Recently, we have shown that an EGF-R-mutant lacking the autophosphorylation sites phosphorylates Shc and retains mitogenic activity. In this report, we have shown that in these cells, in response to EGF, Ras is fully activated with formation of the tyrosine-phosphorylated Shc-Grb2-mSOS complex without the receptor. This pointed out the importance of Shc in EGF-induced Ras activation. To investigate the mechanism of tyrosine phosphorylation of Shc by EGF-R, we carried out in vitro kinase assays using immunoprecipitated EGF-R and bacterially-expressed Shc proteins as substrates. The EGF-R phosphorylated Shc, but not the Shc SH2 mutant, lacking binding ability for phosphotyrosine. This suggests that intact Shc SH2 is essential for the full-length Shc to become phosphorylated, probably by inducing a conformational change in Shc. Thus a Shc SH2 peptide may inhibit competitively Shc phosphorylation.

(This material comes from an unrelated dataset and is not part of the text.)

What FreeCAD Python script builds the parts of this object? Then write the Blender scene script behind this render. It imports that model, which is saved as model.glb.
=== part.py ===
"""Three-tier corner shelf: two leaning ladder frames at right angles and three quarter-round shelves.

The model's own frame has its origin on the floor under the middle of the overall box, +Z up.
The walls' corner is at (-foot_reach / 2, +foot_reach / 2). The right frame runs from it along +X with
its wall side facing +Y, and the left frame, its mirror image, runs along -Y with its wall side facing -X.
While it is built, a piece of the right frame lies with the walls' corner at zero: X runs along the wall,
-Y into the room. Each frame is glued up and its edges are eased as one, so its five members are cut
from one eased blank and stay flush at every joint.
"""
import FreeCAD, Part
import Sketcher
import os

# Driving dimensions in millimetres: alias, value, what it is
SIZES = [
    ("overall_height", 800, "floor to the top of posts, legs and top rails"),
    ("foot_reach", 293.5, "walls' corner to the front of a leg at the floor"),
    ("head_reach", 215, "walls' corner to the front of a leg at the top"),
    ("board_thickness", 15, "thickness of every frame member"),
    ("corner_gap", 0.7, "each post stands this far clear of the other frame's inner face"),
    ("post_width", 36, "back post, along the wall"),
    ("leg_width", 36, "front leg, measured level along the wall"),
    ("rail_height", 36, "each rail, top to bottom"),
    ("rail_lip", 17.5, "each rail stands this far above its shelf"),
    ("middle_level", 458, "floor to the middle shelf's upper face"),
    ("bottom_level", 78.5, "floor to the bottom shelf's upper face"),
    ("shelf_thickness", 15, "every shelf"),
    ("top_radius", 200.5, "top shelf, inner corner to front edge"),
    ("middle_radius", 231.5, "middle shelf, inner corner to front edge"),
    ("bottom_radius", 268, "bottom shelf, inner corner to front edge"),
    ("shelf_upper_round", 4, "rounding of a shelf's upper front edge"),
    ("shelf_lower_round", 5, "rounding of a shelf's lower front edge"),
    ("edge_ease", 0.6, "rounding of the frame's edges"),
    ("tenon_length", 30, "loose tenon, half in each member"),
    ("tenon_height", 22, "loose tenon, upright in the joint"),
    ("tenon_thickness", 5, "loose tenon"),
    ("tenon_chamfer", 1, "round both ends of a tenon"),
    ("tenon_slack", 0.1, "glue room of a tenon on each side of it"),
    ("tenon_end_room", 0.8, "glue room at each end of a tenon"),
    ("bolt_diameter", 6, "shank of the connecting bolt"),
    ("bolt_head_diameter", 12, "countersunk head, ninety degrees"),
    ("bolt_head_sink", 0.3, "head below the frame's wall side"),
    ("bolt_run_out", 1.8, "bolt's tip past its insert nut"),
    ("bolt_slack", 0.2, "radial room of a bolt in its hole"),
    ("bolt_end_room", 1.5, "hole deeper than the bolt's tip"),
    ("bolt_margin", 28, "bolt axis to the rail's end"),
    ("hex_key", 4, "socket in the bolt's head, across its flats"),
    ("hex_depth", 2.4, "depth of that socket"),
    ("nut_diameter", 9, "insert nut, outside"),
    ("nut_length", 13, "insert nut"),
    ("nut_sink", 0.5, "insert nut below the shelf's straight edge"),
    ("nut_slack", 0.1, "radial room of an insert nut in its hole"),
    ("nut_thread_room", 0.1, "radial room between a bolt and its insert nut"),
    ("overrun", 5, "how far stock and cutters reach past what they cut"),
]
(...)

We microinjected the Shc SH2 domain into NIH3T3 cells overexpressing the EGF-R. Microinjected Shc SH2 greatly suppressed EGF-induced DNA synthesis. But microinjection of neither the Shc SH2 mutant nor PLC-gamma 1 SH2 had any effect. This suppressing effect was rescued by comicroinjection of the full-length Shc, suggesting Shc SH2 specifically suppressed the Shc pathway. Thus we concluded Shc phosphorylation is crucial, whereas receptor autophosphorylation is dispensable, in EGF-induced mitogenesis.